Bacterial canker on apricot — symptoms and treatment

Severity: high

What is Bacterial canker

Bacterial canker is caused by Pseudomonas syringae. It attacks bark and can kill entire branches or young trees, which is why its severity is rated high — this is not a cosmetic leaf disease but a structural one. Because the pathogen is a bacterium rather than a fungus, the usual orchard fungicides do nothing against it, and there is no spray that cures an established canker. Management is about protecting the tree from infection and cutting out what is already lost.

Symptoms

The clearest sign is amber-coloured gum on the trunk and limbs — sticky, resinous beads or runs oozing from the bark. Gumming alone is not proof, since stone fruit gums for many reasons, but gum coming from a sunken, darkened patch of bark is characteristic. Peel back the bark at the edge of such a patch and the tissue beneath is discoloured and dead rather than green. In spring, buds fail to open and blossoms wither on affected limbs, and shoots die back from the tip. A canker that girdles a branch kills everything above it.

Causes and conditions

The bacterium lives on the surfaces of healthy buds, leaves and bark and turns invasive only when it can get inside. Wounds are the entry route: pruning cuts, frost injury, hail damage, leaf scars and broken twigs. Cool, wet weather is what drives infection, and rain splash and wind-driven rain move the bacteria from tree to tree. This combination is why pruning timing matters so much on stone fruit — a fresh cut made in cool wet conditions is an open wound in exactly the weather the pathogen needs. Trees stressed by waterlogging, poor drainage or nutrient problems succumb far more readily.

Treatment

Prune in dry weather — cultural

Timing: summer. Prune only in dry summer weather. Protect wounds with sealant. Avoid winter pruning on stone fruit. Cut back into healthy wood below any canker and remove the prunings from the site. This is the core of managing the disease — get the timing wrong and pruning becomes the means of infection rather than the cure.

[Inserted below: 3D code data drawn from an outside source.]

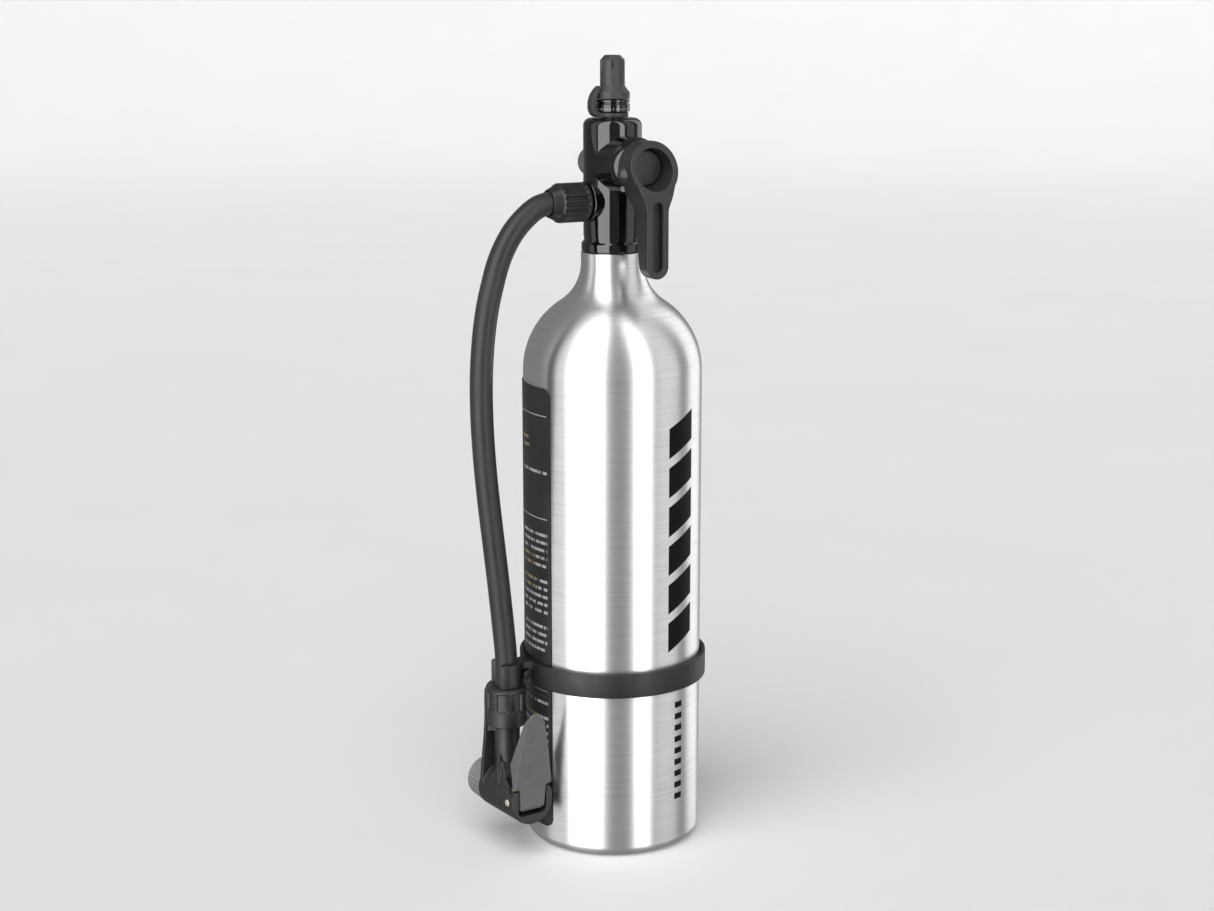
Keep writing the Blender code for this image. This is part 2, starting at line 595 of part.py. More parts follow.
def make_chuck_inside(finish):
    base = (0, 0, BARREL_Z)
    low, high = PLUNGER
    profile = [(0, low), (PLUNGER_R - 0.6, low), (PLUNGER_R, low + 0.6), (PLUNGER_R, -7.4), (3.7, -7.4),
               (3.7, -5.4), (PLUNGER_R, -5.4), (PLUNGER_R, high), (0, high)]
    plunger = part("chuck_plunger", turned(profile, Y_AXIS, base), finish["ivory"], base)
    cut(plunger, rod(1.6, (0, -2, BARREL_Z), (0, 10, BARREL_Z), 16),
        rod(1.5, (0, 0.5, BARREL_Z), (0, 0.5, BARREL_Z + 8), 12))
    part("plunger_oring", seal(4.0, 4.9, -6.4, Y_AXIS, base), finish["rubber"], base)
    part("chuck_grommet", ring(SOCKET_R, 5.3, 7.1, STUB_END - GAP, Y_AXIS, base, 24), finish["rubber"])
    near, far = NOSE
    cap = [(7.2, near), (10.0, near), (9.3, far - 0.9), (8.4, far), (4.5, far), (4.5, STUB_END + GAP),
           (7.2, STUB_END + GAP)]
    part("nose_cap", turned(cap, Y_AXIS, base, 48, (near - 0.1, far - 0.8, 8.6, (0, 0.4))),
         finish["light_grey"], base)
    barb = [(1.5, 50.0), (2.8, 50.0), (2.8, TUBE_TOP + GAP), (4.9, TUBE_TOP + GAP), (4.9, 66.0), (1.5, 66.0)]
    part("chuck_barb", turned(barb, segments=ROUND_SMALL), finish["brass"])


def make_chuck_collar(finish):
    low, high = COLLAR_Z
    step = 63.0
    profile = [
        (6.0, low), (COLLAR_R - 0.3, low), (COLLAR_R, low + 0.3), (COLLAR_R, 63.2), (COLLAR_R, 64.2),
        (COLLAR_R, 72.3), (COLLAR_R, 72.9), (COLLAR_R - 0.2, 73.3), (COLLAR_R - 1.3, high), (5.2, high),
        (5.2, step + 0.6), (6.0, step),
    ]
    ribs = (64.1, 72.4, 8.0, (0, 0.7, 0.7, 0.7))
    part("chuck_collar", turned(profile, segments=32, ribs=ribs), finish["charcoal"], (0, 0, low))


def main():
    clear_scene()
    finish = {
        "aluminium": material("aluminium", (0.78, 0.78, 0.79), 0.3, 1.0),
        "label": material("label", (0.03, 0.03, 0.033), 0.45),
        "gloss_black": material("gloss_black", (0.01, 0.01, 0.011), 0.18),
        "charcoal": material("charcoal", (0.045, 0.045, 0.048), 0.5),
        "band_black": material("band_black", (0.018, 0.018, 0.019), 0.5),
        "mid_grey": material("mid_grey", (0.13, 0.13, 0.135), 0.5),
        "light_grey": material("light_grey", (0.27, 0.27, 0.28), 0.55),
        "rubber": material("rubber", (0.022, 0.022, 0.023), 0.65),
        "ivory": material("ivory", (0.6, 0.57, 0.5), 0.4),
        "brass": material("brass", (0.78, 0.6, 0.3), 0.3, 1.0),
        "steel": material("steel", (0.5, 0.5, 0.5), 0.35, 1.0),
        "grey_metal": material("grey_metal", (0.4, 0.4, 0.41), 0.35, 1.0),
    }
    make_bottle(finish)
    make_valve_body(finish)
    make_spool(finish)
    make_valve_lever(finish)
    make_fill_valve(finish)
    make_hose_fitting(finish)
    make_hose(finish)
    settle([make_band], finish, (0, 0), BAND_TURN)
    chuck = [make_chuck_housing, make_chuck_lever, make_chuck_inside, make_chuck_collar]
    settle(chuck, finish, CHUCK_PLACE, CHUCK_TURN)


main()
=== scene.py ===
"""The looks of a one litre compressed-air canister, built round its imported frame.

Lengths in the makers are in millimetres and become metres when a mesh is made. Angles round the
bottle are in degrees from -Y towards -X. The chuck and the band clip are built square to the axes,
then moved by CHUCK_PLACE and BAND_PLACE.
"""
import math

import bmesh
import bpy
from mathutils import Matrix, Vector
from mathutils.geometry import interpolate_bezier


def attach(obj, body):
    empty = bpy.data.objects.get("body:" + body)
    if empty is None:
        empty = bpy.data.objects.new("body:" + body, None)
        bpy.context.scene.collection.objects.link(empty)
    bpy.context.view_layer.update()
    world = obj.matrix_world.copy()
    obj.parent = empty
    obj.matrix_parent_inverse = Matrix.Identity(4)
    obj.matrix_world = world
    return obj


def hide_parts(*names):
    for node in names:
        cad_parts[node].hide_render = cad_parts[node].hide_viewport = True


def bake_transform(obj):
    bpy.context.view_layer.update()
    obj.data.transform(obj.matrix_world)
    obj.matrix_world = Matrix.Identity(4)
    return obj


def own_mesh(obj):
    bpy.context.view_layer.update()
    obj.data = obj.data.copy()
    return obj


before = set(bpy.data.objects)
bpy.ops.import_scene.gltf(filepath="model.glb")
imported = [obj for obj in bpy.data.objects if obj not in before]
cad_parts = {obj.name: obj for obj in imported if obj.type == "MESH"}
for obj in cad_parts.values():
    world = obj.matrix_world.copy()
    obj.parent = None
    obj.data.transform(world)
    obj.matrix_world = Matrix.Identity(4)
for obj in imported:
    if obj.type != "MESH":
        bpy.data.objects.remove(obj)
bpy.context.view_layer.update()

MM = 0.001
X_AXIS = Vector((1, 0, 0))
Y_AXIS = Vector((0, 1, 0))
Z_AXIS = Vector((0, 0, 1))

BOTTLE_R = 39.0
LEVER_Z = 300.3
PORT_Z = 284.8
BARREL_Z = 26.4
PIN_Y = -15.5

HOSE_R = 4.9
HOSE_ROUTE = (
    (-28.0, 0.0, 284.8), (-32.0, 0.0, 284.8), (-37.0, 0.0, 283.4), (-42.2, 0.0, 279.9),
    (-47.2, 0.0, 275.2), (-51.6, 0.0, 269.2), (-55.4, 0.1, 261.6), (-58.2, 0.2, 252.9),
    (-60.9, 0.4, 242.0), (-62.7, 0.8, 229.0), (-63.7, 1.2, 213.0), (-63.4, 1.8, 196.0),
    (-62.1, 2.5, 178.0), (-60.1, 3.2, 160.0), (-57.8, 3.7, 142.0), (-55.4, 4.3, 124.0),
    (-53.5, 4.7, 108.0), (-52.2, 4.9, 96.0), (-51.5, 5.0, 88.0), (-51.36, 5.0, 80.0),
    (-51.36, 5.0, 72.0), (-51.36, 5.0, 66.3),
)

LABEL_ANGLES = (73.8, 243.8)
PRINT_ANGLES = (76.5, 241.0)

BAND_PLACE = Matrix.Rotation(math.radians(-5.56), 4, "Z")
CHUCK_PLACE = Matrix.Translation((-0.05136, 0.005, 0)) @ Matrix.Rotation(math.radians(4), 4, "Z")


# ---------------------------------------------------------------- shapes

def arc(centre, radius, start, end, steps):
    """Points on a circle, angles in degrees, both ends included."""
    points = []
    for step in range(steps + 1):
        angle = math.radians(start + (end - start) * step / steps)
        points.append((centre[0] + radius * math.cos(angle), centre[1] + radius * math.sin(angle)))
    return points


def soften(points, radius, closed=False, steps=4):
    """Rounds each corner of a flat line of points, by less where an edge is short."""
    made = []
    for i, point in enumerate(points):
        here = Vector(point)
        if not closed and i in (0, len(points) - 1):
            made.append(tuple(here))
            continue
        into = Vector(points[i - 1]) - here
        out = Vector(points[(i + 1) % len(points)]) - here
        bend = into.angle(-out)
        if bend < math.radians(14):
            made.append(tuple(here))
            continue
        reach = min(radius * math.tan(bend / 2), 0.45 * into.length, 0.45 * out.length)
        start = here + into.normalized() * reach
        end = here + out.normalized() * reach
        for step in range(steps + 1):
            t = step / steps
            made.append(tuple(start * (1 - t) ** 2 + here * 2 * t * (1 - t) + end * t**2))
    return made


def spread(points, step):
    """The same line with a point at least every step."""
    made = [points[0]]
    for start, end in zip(points, points[1:]):
        count = max(1, math.ceil(math.dist(start, end) / step))
        for i in range(1, count + 1):
            t = i / count
            made.append((start[0] + (end[0] - start[0]) * t, start[1] + (end[1] - start[1]) * t))
    return made


def body_of(verts, faces):
    bm = bmesh.new()
    made = [bm.verts.new(vert) for vert in verts]
    for face in faces:
        bm.faces.new([made[i] for i in face])
    bmesh.ops.recalc_face_normals(bm, faces=bm.faces)
    return bm


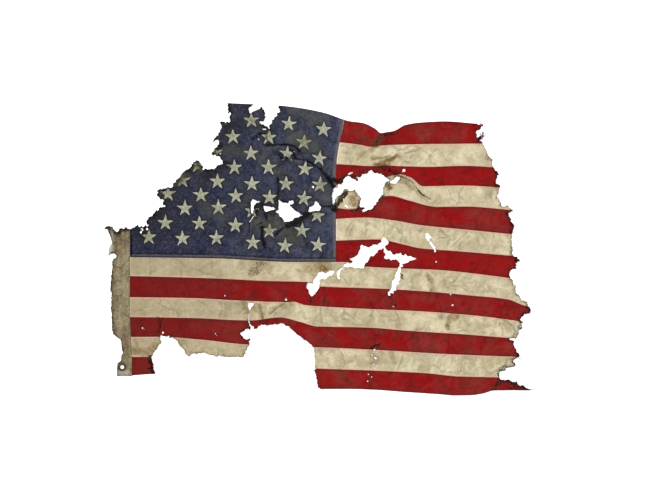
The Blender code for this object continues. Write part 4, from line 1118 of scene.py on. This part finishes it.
def yarn_roots():
    """Walk round every cut, and return places on its edge and the direction out of the cloth. A long run
    is one that was drawn past the flag, so it is left out."""
    places, outwards = [], []
    for cut in CUTS.values():
        ring = place(cut["points"])
        after = np.roll(ring, -1, axis=0)
        if (ring[:, 0] * after[:, 1] - ring[:, 1] * after[:, 0]).sum() <= 0:
            ring = ring[::-1]
        for start, end in zip(ring, np.roll(ring, -1, axis=0)):
            run = end - start
            length = math.hypot(*run)
            if length > LONG_RUN:
                continue
            count = max(1, round(length / YARN_SPACING))
            share = (np.arange(count) + 0.5)[:, None] / count
            places.append(start + run * share)
            outwards.append(np.repeat([[-run[1] / length, run[0] / length]], count, axis=0))
    return np.concatenate(places), np.concatenate(outwards)


def panel_of(points):
    """Say which panel a point is on: 1 to 13 for a stripe, the canton, the heading, or 0 for none."""
    x, y = points.T
    heights = np.array([seam_height(seam, x) for seam in range(STRIPES + 1)])
    stripe = (y[None] < heights).sum(axis=0)
    panel = np.where((stripe < 1) | (stripe > STRIPES), 0, stripe)
    on_canton = (x < edge_across(CANTON_EDGE, y)) & (y > heights[CANTON_STRIPES]) & (y < heights[0])
    panel = np.where(on_canton, CANTON_PANEL, panel)
    on_heading = (x < edge_across(HEADING_EDGE, y)) & (y < y_of(226)) & (y > heights[STRIPES])
    panel = np.where(on_heading, HEADING_PANEL, panel)
    return np.where(x > x_of(HEADING_LEFT + 1), panel, 0)


roots, outwards = yarn_roots()
behind, _, _ = wear_at(roots - outwards * BEHIND)
panels = panel_of(roots - outwards * BEHIND)
chance = rough(roots, 0.0021, 61) * 0.5 + 0.5
kept = (behind > 0.0005) & (panels > 0) & (chance < 0.62)
roots, outwards, panels = roots[kept], outwards[kept], panels[kept]
print("places for loose yarns:", len(roots))

# %% Bent tubes
YARN_RINGS = 6
YARN_SIDES = 3
YARN_START = 0.003
YARN_REST = 0.0005


def bent_lines(root, out, reach, wild):
    """Centre at s: root + out * s * length + side * (lean * s + curve * s * s + wave) * length, s from 0
    to 1."""
    pick = [0.5 + 0.5 * rough(root * 1.7, 0.0013, seed) for seed in (71, 73, 75, 77)]
    length = (0.004 + reach * (pick[0] ** 2.2 if wild == 1.0 else 1.0))[:, None, None]
    side = np.column_stack((-out[:, 1], out[:, 0]))[:, None]
    lean = (pick[1] * 2 - 1)[:, None, None] * wild
    curve = (pick[2] * 2 - 1)[:, None, None] * wild
    s = np.linspace(0, 1, YARN_RINGS)[None, :, None]
    wave = 0.12 * np.sin(s * (5 + 5 * pick[3])[:, None, None])
    sideways = lean * 0.7 * s + curve * 0.6 * s * s + wave
    return (root - out * YARN_START)[:, None] + length * (out[:, None] * s + side * sideways)


def tubes(centre, rise, radius):
    """Point at (line, s, turn t): centre + across * cos t * radius, at the height rise + sin t * radius."""
    turn = np.arange(YARN_SIDES) * 2 * math.pi / YARN_SIDES
    along = np.gradient(centre, axis=1)
    along /= np.maximum(np.linalg.norm(along, axis=2, keepdims=True), 1e-9)
    across = np.stack((-along[..., 1], along[..., 0]), axis=-1)
    flat = centre[:, :, None] + across[:, :, None] * (np.cos(turn)[None, None, :, None] * radius[..., None])
    height = rise[:, :, None] + np.sin(turn)[None, None] * radius
    points = np.concatenate((flat, height[..., None]), axis=-1).reshape(-1, 3)
    one = np.arange(YARN_RINGS * YARN_SIDES).reshape(YARN_RINGS, YARN_SIDES)
    after = np.roll(one, -1, axis=1)
    walls = np.stack((one[:-1], one[1:], after[1:], after[:-1]), axis=-1).reshape(-1, 4)
    ends = np.stack((one[0], one[-1][::-1]))
    first = np.arange(len(centre))[:, None, None] * YARN_RINGS * YARN_SIDES
    faces = (walls[None] + first).reshape(-1, 4).tolist()
    return points, faces + (ends[None] + first).reshape(-1, YARN_SIDES).tolist()


def yarns(name, root, out, reach, thick=0.0005, wild=1.0):
    """Thin tubes that start on the torn edge, sink to the floor and are sooty at their tips."""
    centre = bent_lines(root, out, reach, wild)
    s = np.linspace(0, 1, YARN_RINGS)
    clear, char, _ = wear_at(centre[:, 0])
    lift, _ = lift_at(centre[:, 0], clear)
    rise = (lift[:, None] + BUNTING * 0.6) * (1 - s) ** 1.5 + YARN_REST
    points, faces = tubes(centre, rise, thick * (1 - 0.6 * s)[None, :, None])
    soot = np.repeat(char * 0.6 + (1 - wild), YARN_RINGS * YARN_SIDES)
    soot = soot + 0.3 * np.tile(np.repeat(s, YARN_SIDES), len(root))
    print(name, len(root))
    return to_object(name, points, faces, {"char": np.clip(soot, 0, 1)})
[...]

Copper spray (dormant) — chemical

Timing: dormant season. Apply copper at leaf fall and again at bud swell. Avoid pruning in wet weather. Pre-harvest interval: 21 days. Pesticide registrations vary by country — check local approval before use.

Prevention

Frequently asked questions

Can I save a tree that already has cankers? Sometimes. If the canker is on a limb, cut back into healthy wood well below it in dry weather and the tree can carry on. If it has girdled the trunk of a young tree, the tree is lost — replace it rather than nursing it.

Why is winter pruning such a problem? Winter cuts heal slowly and coincide with the cool, wet conditions that let the bacteria spread. Summer pruning in dry weather leaves wounds that seal quickly, giving the pathogen far less opportunity.

Will fungicide help? No. This is a bacterial disease, so fungicides have no effect on it. Copper is the only spray in the programme, and it works preventively at leaf fall and bud swell rather than curing existing cankers.